*Data extract:*
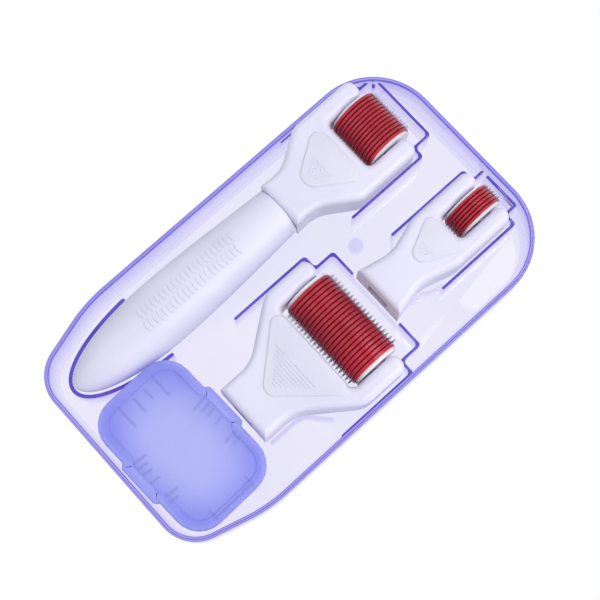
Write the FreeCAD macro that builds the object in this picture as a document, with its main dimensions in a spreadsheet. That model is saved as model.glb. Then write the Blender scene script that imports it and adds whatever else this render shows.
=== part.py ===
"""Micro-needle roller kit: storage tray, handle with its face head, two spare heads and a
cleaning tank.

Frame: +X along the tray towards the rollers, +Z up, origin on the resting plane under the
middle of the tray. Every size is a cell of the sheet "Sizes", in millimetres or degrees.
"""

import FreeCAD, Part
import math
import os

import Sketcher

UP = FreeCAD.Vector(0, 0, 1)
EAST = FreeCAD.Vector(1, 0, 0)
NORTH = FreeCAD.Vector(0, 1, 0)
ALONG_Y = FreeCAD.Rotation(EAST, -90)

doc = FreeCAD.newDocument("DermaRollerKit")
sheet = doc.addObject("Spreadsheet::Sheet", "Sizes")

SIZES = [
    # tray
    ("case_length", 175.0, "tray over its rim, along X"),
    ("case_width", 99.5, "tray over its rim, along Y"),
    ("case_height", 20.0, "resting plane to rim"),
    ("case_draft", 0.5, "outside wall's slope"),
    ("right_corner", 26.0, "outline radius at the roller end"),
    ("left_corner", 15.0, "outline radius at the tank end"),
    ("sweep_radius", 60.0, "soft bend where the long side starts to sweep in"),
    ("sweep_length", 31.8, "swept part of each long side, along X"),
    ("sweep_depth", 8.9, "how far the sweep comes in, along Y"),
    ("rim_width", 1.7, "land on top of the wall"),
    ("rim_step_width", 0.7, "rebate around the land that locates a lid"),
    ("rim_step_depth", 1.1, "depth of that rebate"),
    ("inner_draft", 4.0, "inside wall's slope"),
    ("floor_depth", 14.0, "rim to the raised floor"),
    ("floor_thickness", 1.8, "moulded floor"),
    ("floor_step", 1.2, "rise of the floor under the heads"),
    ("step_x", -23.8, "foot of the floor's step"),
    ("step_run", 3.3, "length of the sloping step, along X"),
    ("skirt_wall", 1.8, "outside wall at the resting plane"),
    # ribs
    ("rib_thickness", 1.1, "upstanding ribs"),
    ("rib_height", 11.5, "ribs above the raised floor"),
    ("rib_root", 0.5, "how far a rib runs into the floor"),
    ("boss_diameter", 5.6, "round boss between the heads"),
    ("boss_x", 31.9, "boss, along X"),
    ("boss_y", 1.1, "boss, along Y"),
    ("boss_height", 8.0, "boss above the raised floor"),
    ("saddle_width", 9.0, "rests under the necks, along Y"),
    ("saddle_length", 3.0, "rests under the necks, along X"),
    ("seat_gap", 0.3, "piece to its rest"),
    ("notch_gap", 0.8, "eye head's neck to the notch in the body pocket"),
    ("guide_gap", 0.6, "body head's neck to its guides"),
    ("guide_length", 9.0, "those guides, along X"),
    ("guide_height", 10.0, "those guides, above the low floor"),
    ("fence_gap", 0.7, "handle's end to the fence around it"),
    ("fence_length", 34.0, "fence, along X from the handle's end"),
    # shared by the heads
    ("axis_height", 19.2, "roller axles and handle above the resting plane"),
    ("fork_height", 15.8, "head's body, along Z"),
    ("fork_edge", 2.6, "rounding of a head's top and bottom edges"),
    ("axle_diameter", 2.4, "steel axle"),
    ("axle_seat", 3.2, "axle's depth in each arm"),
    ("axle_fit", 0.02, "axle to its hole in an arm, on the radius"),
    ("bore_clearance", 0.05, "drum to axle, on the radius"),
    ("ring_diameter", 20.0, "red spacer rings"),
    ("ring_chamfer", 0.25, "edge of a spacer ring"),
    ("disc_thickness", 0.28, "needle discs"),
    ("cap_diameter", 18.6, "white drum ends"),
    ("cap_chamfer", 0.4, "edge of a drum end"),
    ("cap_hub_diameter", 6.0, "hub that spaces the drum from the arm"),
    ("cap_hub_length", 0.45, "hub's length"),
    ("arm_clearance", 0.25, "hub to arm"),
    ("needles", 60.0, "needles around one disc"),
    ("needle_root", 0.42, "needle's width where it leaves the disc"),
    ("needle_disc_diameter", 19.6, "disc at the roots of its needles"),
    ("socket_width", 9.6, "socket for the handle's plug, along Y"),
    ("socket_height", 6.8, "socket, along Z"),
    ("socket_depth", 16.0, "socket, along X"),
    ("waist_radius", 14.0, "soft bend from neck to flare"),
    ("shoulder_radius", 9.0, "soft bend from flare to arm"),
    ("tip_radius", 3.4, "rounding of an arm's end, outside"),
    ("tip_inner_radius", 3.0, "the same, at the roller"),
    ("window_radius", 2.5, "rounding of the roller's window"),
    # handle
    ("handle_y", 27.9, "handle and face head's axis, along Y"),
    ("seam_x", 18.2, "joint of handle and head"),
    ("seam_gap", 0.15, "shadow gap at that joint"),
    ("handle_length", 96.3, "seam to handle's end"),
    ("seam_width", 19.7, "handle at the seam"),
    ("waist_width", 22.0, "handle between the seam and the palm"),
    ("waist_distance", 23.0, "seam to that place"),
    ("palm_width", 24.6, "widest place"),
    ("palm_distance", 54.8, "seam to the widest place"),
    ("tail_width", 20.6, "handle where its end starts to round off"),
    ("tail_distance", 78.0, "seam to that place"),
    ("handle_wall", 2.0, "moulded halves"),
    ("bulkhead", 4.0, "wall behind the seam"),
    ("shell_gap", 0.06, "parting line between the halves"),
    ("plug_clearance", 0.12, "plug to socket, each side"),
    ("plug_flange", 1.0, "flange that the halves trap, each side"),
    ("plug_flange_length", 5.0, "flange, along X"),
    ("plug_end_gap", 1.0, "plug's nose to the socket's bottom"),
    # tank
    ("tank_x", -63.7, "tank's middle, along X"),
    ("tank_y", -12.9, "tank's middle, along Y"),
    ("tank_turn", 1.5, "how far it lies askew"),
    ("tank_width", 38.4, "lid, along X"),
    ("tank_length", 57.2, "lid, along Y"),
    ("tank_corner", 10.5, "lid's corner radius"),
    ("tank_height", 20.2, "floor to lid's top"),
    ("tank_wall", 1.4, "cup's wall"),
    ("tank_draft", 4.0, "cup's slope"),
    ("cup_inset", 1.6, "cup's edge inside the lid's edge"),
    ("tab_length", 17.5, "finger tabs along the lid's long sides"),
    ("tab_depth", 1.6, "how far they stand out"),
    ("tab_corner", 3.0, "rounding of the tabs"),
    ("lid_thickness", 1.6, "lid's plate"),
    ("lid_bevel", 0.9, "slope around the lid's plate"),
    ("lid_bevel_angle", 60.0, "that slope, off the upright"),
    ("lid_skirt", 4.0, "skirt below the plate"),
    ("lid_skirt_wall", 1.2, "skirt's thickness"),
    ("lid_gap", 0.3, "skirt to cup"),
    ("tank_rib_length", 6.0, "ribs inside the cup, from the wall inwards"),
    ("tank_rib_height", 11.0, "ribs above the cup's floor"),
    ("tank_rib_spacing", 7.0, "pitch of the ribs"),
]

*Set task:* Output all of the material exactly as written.

*Solution:*
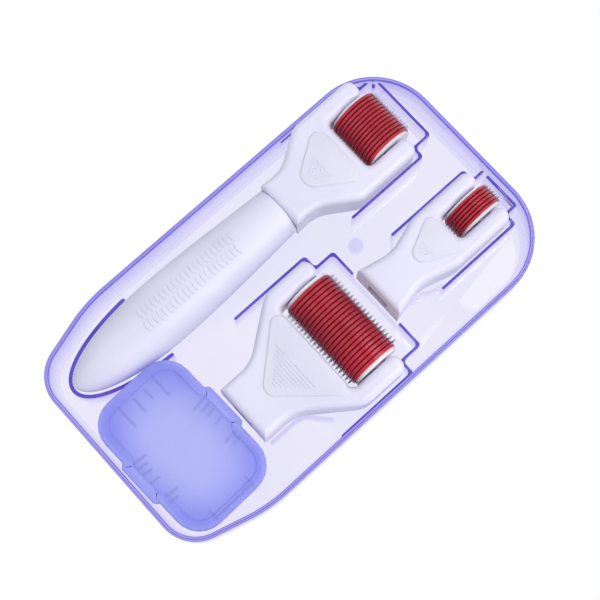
Write the FreeCAD macro that builds the object in this picture as a document, with its main dimensions in a spreadsheet. That model is saved as model.glb. Then write the Blender scene script that imports it and adds whatever else this render shows.
=== part.py ===
"""Micro-needle roller kit: storage tray, handle with its face head, two spare heads and a
cleaning tank.

Frame: +X along the tray towards the rollers, +Z up, origin on the resting plane under the
middle of the tray. Every size is a cell of the sheet "Sizes", in millimetres or degrees.
"""

import FreeCAD, Part
import math
import os

import Sketcher

UP = FreeCAD.Vector(0, 0, 1)
EAST = FreeCAD.Vector(1, 0, 0)
NORTH = FreeCAD.Vector(0, 1, 0)
ALONG_Y = FreeCAD.Rotation(EAST, -90)

doc = FreeCAD.newDocument("DermaRollerKit")
sheet = doc.addObject("Spreadsheet::Sheet", "Sizes")

SIZES = [
    # tray
    ("case_length", 175.0, "tray over its rim, along X"),
    ("case_width", 99.5, "tray over its rim, along Y"),
    ("case_height", 20.0, "resting plane to rim"),
    ("case_draft", 0.5, "outside wall's slope"),
    ("right_corner", 26.0, "outline radius at the roller end"),
    ("left_corner", 15.0, "outline radius at the tank end"),
    ("sweep_radius", 60.0, "soft bend where the long side starts to sweep in"),
    ("sweep_length", 31.8, "swept part of each long side, along X"),
    ("sweep_depth", 8.9, "how far the sweep comes in, along Y"),
    ("rim_width", 1.7, "land on top of the wall"),
    ("rim_step_width", 0.7, "rebate around the land that locates a lid"),
    ("rim_step_depth", 1.1, "depth of that rebate"),
    ("inner_draft", 4.0, "inside wall's slope"),
    ("floor_depth", 14.0, "rim to the raised floor"),
    ("floor_thickness", 1.8, "moulded floor"),
    ("floor_step", 1.2, "rise of the floor under the heads"),
    ("step_x", -23.8, "foot of the floor's step"),
    ("step_run", 3.3, "length of the sloping step, along X"),
    ("skirt_wall", 1.8, "outside wall at the resting plane"),
    # ribs
    ("rib_thickness", 1.1, "upstanding ribs"),
    ("rib_height", 11.5, "ribs above the raised floor"),
    ("rib_root", 0.5, "how far a rib runs into the floor"),
    ("boss_diameter", 5.6, "round boss between the heads"),
    ("boss_x", 31.9, "boss, along X"),
    ("boss_y", 1.1, "boss, along Y"),
    ("boss_height", 8.0, "boss above the raised floor"),
    ("saddle_width", 9.0, "rests under the necks, along Y"),
    ("saddle_length", 3.0, "rests under the necks, along X"),
    ("seat_gap", 0.3, "piece to its rest"),
    ("notch_gap", 0.8, "eye head's neck to the notch in the body pocket"),
    ("guide_gap", 0.6, "body head's neck to its guides"),
    ("guide_length", 9.0, "those guides, along X"),
    ("guide_height", 10.0, "those guides, above the low floor"),
    ("fence_gap", 0.7, "handle's end to the fence around it"),
    ("fence_length", 34.0, "fence, along X from the handle's end"),
    # shared by the heads
    ("axis_height", 19.2, "roller axles and handle above the resting plane"),
    ("fork_height", 15.8, "head's body, along Z"),
    ("fork_edge", 2.6, "rounding of a head's top and bottom edges"),
    ("axle_diameter", 2.4, "steel axle"),
    ("axle_seat", 3.2, "axle's depth in each arm"),
    ("axle_fit", 0.02, "axle to its hole in an arm, on the radius"),
    ("bore_clearance", 0.05, "drum to axle, on the radius"),
    ("ring_diameter", 20.0, "red spacer rings"),
    ("ring_chamfer", 0.25, "edge of a spacer ring"),
    ("disc_thickness", 0.28, "needle discs"),
    ("cap_diameter", 18.6, "white drum ends"),
    ("cap_chamfer", 0.4, "edge of a drum end"),
    ("cap_hub_diameter", 6.0, "hub that spaces the drum from the arm"),
    ("cap_hub_length", 0.45, "hub's length"),
    ("arm_clearance", 0.25, "hub to arm"),
    ("needles", 60.0, "needles around one disc"),
    ("needle_root", 0.42, "needle's width where it leaves the disc"),
    ("needle_disc_diameter", 19.6, "disc at the roots of its needles"),
    ("socket_width", 9.6, "socket for the handle's plug, along Y"),
    ("socket_height", 6.8, "socket, along Z"),
    ("socket_depth", 16.0, "socket, along X"),
    ("waist_radius", 14.0, "soft bend from neck to flare"),
    ("shoulder_radius", 9.0, "soft bend from flare to arm"),
    ("tip_radius", 3.4, "rounding of an arm's end, outside"),
    ("tip_inner_radius", 3.0, "the same, at the roller"),
    ("window_radius", 2.5, "rounding of the roller's window"),
    # handle
    ("handle_y", 27.9, "handle and face head's axis, along Y"),
    ("seam_x", 18.2, "joint of handle and head"),
    ("seam_gap", 0.15, "shadow gap at that joint"),
    ("handle_length", 96.3, "seam to handle's end"),
    ("seam_width", 19.7, "handle at the seam"),
    ("waist_width", 22.0, "handle between the seam and the palm"),
    ("waist_distance", 23.0, "seam to that place"),
    ("palm_width", 24.6, "widest place"),
    ("palm_distance", 54.8, "seam to the widest place"),
    ("tail_width", 20.6, "handle where its end starts to round off"),
    ("tail_distance", 78.0, "seam to that place"),
    ("handle_wall", 2.0, "moulded halves"),
    ("bulkhead", 4.0, "wall behind the seam"),
    ("shell_gap", 0.06, "parting line between the halves"),
    ("plug_clearance", 0.12, "plug to socket, each side"),
    ("plug_flange", 1.0, "flange that the halves trap, each side"),
    ("plug_flange_length", 5.0, "flange, along X"),
    ("plug_end_gap", 1.0, "plug's nose to the socket's bottom"),
    # tank
    ("tank_x", -63.7, "tank's middle, along X"),
    ("tank_y", -12.9, "tank's middle, along Y"),
    ("tank_turn", 1.5, "how far it lies askew"),
    ("tank_width", 38.4, "lid, along X"),
    ("tank_length", 57.2, "lid, along Y"),
    ("tank_corner", 10.5, "lid's corner radius"),
    ("tank_height", 20.2, "floor to lid's top"),
    ("tank_wall", 1.4, "cup's wall"),
    ("tank_draft", 4.0, "cup's slope"),
    ("cup_inset", 1.6, "cup's edge inside the lid's edge"),
    ("tab_length", 17.5, "finger tabs along the lid's long sides"),
    ("tab_depth", 1.6, "how far they stand out"),
    ("tab_corner", 3.0, "rounding of the tabs"),
    ("lid_thickness", 1.6, "lid's plate"),
    ("lid_bevel", 0.9, "slope around the lid's plate"),
    ("lid_bevel_angle", 60.0, "that slope, off the upright"),
    ("lid_skirt", 4.0, "skirt below the plate"),
    ("lid_skirt_wall", 1.2, "skirt's thickness"),
    ("lid_gap", 0.3, "skirt to cup"),
    ("tank_rib_length", 6.0, "ribs inside the cup, from the wall inwards"),
    ("tank_rib_height", 11.0, "ribs above the cup's floor"),
    ("tank_rib_spacing", 7.0, "pitch of the ribs"),
]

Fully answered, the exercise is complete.